» **Exercise aim**: Provide again, from the entries below, every line from the one containing "front_lens();" through the one containing "in imported if", exactly as written, and no other line.

» **Exercise inputs**:
==========

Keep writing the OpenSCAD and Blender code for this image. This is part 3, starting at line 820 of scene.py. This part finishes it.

==========

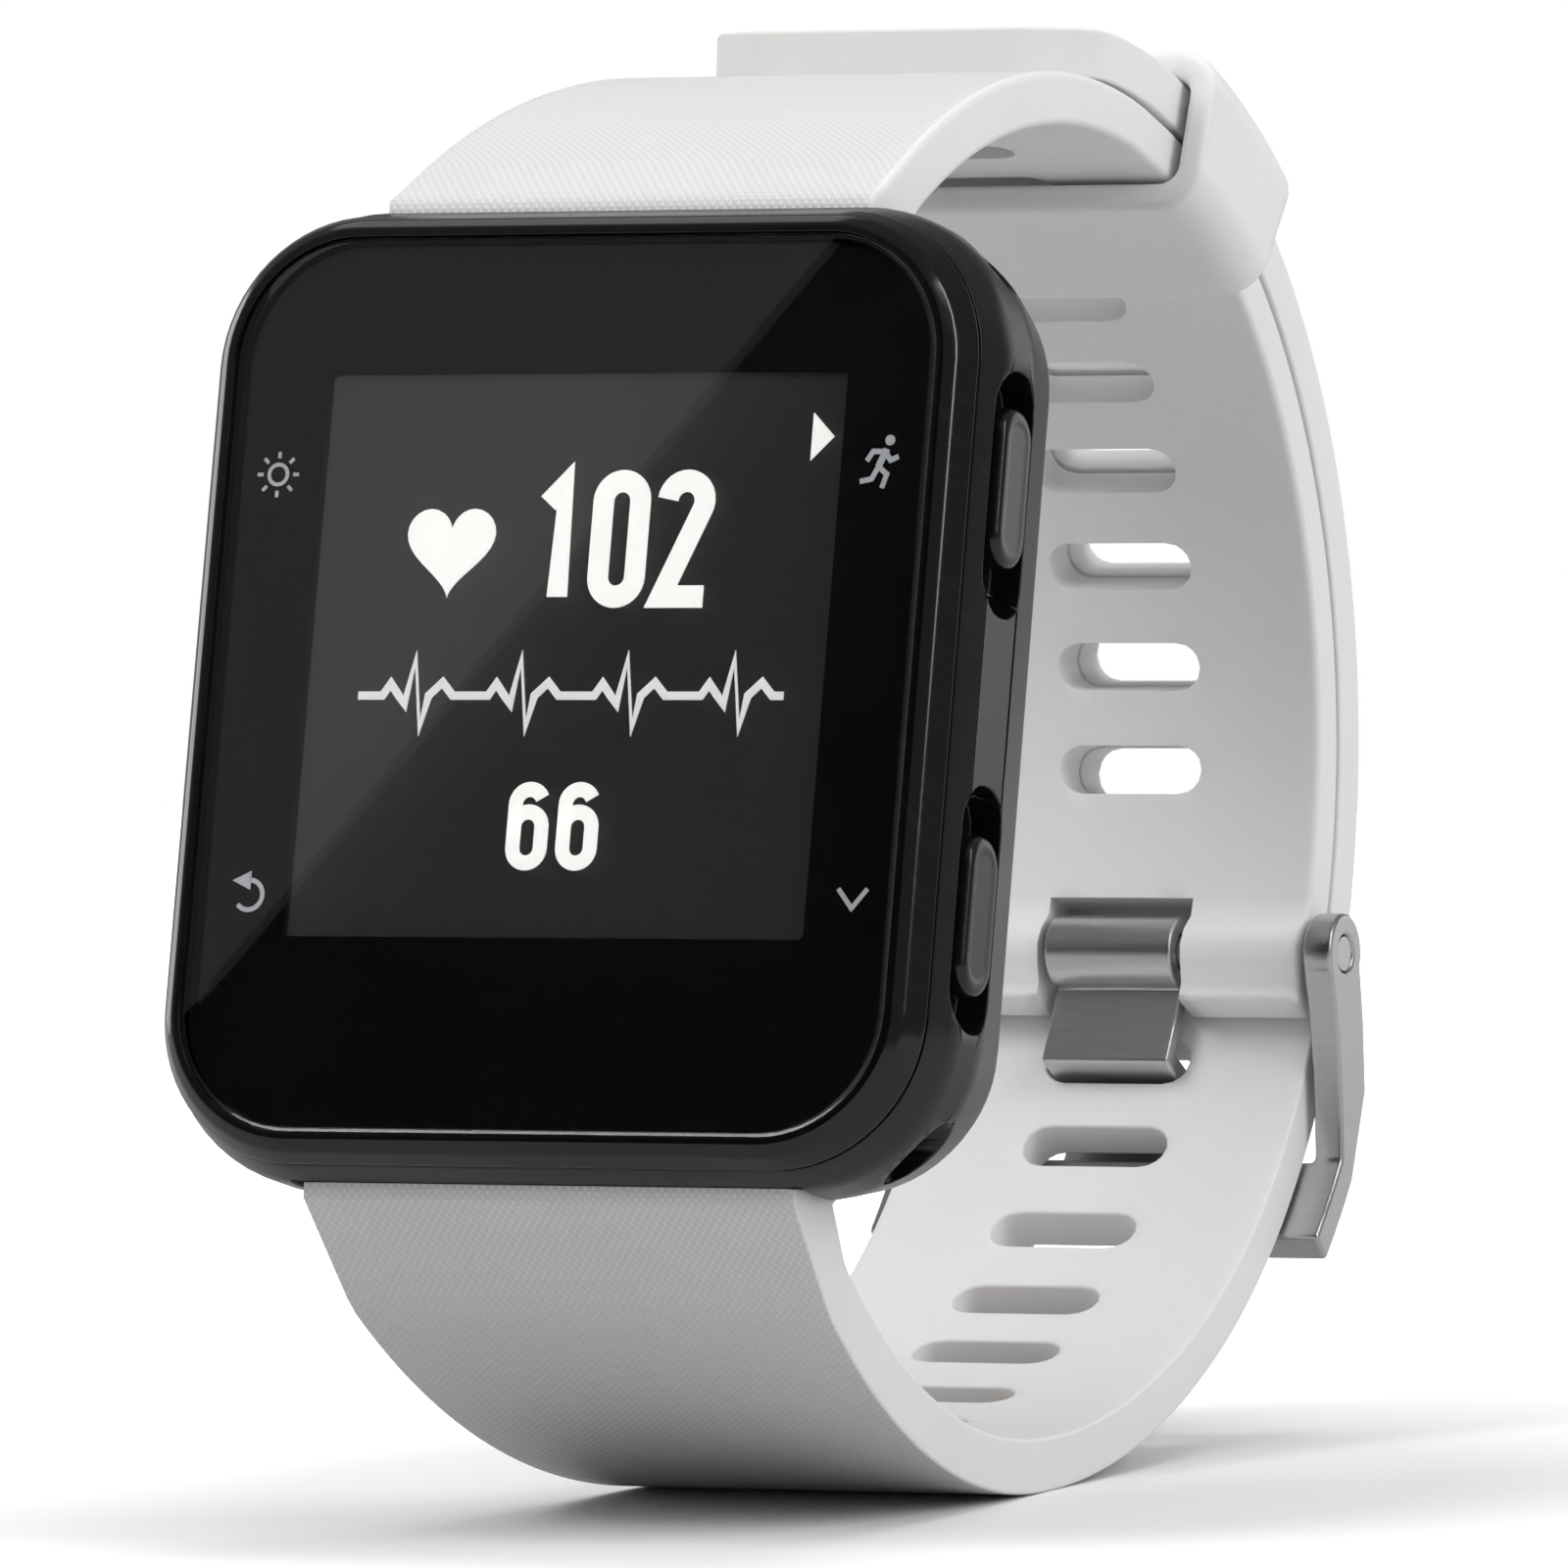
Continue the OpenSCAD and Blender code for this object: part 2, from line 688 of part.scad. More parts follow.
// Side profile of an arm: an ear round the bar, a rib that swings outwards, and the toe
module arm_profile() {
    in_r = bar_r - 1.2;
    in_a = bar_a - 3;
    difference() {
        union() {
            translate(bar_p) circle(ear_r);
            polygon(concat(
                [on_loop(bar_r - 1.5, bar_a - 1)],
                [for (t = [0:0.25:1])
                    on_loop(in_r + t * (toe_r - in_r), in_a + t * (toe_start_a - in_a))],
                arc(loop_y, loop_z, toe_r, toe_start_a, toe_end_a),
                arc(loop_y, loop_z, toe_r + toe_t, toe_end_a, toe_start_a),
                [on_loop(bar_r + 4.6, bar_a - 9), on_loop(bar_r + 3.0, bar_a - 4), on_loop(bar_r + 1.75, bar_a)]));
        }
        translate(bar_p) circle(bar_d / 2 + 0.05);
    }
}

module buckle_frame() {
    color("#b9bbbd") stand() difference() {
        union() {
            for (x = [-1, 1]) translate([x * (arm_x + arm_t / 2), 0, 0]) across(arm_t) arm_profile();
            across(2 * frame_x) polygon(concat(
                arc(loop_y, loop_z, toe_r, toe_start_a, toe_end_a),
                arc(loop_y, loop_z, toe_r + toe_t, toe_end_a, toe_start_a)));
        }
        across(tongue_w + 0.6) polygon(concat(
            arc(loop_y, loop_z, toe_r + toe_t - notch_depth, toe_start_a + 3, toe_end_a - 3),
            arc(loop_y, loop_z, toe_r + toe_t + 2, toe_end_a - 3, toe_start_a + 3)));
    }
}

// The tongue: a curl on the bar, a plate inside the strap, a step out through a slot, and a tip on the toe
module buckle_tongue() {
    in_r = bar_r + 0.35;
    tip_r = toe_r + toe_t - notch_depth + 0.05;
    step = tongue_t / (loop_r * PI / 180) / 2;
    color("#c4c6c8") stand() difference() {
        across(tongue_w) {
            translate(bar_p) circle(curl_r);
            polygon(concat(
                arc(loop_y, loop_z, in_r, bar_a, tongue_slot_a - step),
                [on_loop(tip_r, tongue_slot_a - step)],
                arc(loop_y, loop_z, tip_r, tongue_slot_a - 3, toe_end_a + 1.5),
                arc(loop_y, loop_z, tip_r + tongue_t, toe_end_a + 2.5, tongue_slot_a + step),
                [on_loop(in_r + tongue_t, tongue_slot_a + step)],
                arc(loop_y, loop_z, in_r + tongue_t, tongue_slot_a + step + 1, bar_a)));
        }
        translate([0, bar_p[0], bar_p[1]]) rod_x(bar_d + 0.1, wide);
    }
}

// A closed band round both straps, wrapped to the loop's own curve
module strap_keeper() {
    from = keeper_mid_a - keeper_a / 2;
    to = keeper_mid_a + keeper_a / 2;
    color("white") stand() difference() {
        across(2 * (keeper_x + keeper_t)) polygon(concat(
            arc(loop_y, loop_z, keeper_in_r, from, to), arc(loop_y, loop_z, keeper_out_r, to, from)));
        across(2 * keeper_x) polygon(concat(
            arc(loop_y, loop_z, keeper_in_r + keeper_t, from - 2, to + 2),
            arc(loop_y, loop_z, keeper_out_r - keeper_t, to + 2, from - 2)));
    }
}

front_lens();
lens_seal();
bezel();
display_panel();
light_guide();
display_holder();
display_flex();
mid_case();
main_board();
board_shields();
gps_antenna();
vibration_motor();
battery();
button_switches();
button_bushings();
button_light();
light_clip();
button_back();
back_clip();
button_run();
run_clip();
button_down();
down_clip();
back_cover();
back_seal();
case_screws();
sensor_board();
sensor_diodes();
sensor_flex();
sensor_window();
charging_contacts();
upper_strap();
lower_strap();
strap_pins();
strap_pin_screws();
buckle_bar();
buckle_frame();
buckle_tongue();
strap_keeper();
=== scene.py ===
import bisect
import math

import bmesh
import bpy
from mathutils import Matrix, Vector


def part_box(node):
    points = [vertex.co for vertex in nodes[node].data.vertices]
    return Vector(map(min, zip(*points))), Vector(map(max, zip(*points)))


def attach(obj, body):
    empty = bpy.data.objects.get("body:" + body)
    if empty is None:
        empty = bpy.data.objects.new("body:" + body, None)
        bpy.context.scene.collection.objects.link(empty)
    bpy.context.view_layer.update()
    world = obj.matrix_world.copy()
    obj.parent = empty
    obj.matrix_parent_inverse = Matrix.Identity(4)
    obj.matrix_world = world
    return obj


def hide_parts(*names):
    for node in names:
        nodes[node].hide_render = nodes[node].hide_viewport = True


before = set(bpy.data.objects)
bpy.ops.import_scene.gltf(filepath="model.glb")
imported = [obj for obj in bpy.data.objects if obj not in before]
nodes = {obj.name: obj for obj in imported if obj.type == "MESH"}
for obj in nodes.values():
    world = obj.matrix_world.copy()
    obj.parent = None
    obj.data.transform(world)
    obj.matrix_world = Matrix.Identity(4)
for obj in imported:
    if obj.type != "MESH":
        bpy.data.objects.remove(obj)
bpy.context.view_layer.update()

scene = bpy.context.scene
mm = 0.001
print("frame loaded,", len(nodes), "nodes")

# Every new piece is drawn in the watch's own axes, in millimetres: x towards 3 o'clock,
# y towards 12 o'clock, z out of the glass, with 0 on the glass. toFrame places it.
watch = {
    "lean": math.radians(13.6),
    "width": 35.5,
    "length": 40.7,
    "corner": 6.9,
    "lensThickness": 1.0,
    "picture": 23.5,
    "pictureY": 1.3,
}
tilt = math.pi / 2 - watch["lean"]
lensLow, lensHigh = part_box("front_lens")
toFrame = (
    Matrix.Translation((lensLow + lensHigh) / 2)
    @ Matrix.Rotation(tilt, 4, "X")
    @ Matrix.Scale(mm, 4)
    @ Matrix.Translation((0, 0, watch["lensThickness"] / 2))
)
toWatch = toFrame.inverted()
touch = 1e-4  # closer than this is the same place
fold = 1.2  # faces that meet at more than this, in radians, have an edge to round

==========

» **The answer**:
front_lens();
lens_seal();
bezel();
display_panel();
light_guide();
display_holder();
display_flex();
mid_case();
main_board();
board_shields();
gps_antenna();
vibration_motor();
battery();
button_switches();
button_bushings();
button_light();
light_clip();
button_back();
back_clip();
button_run();
run_clip();
button_down();
down_clip();
back_cover();
back_seal();
case_screws();
sensor_board();
sensor_diodes();
sensor_flex();
sensor_window();
charging_contacts();
upper_strap();
lower_strap();
strap_pins();
strap_pin_screws();
buckle_bar();
buckle_frame();
buckle_tongue();
strap_keeper();
=== scene.py ===
import bisect
import math

import bmesh
import bpy
from mathutils import Matrix, Vector


def part_box(node):
    points = [vertex.co for vertex in nodes[node].data.vertices]
    return Vector(map(min, zip(*points))), Vector(map(max, zip(*points)))


def attach(obj, body):
    empty = bpy.data.objects.get("body:" + body)
    if empty is None:
        empty = bpy.data.objects.new("body:" + body, None)
        bpy.context.scene.collection.objects.link(empty)
    bpy.context.view_layer.update()
    world = obj.matrix_world.copy()
    obj.parent = empty
    obj.matrix_parent_inverse = Matrix.Identity(4)
    obj.matrix_world = world
    return obj


def hide_parts(*names):
    for node in names:
        nodes[node].hide_render = nodes[node].hide_viewport = True


before = set(bpy.data.objects)
bpy.ops.import_scene.gltf(filepath="model.glb")
imported = [obj for obj in bpy.data.objects if obj not in before]
nodes = {obj.name: obj for obj in imported if obj.type == "MESH"}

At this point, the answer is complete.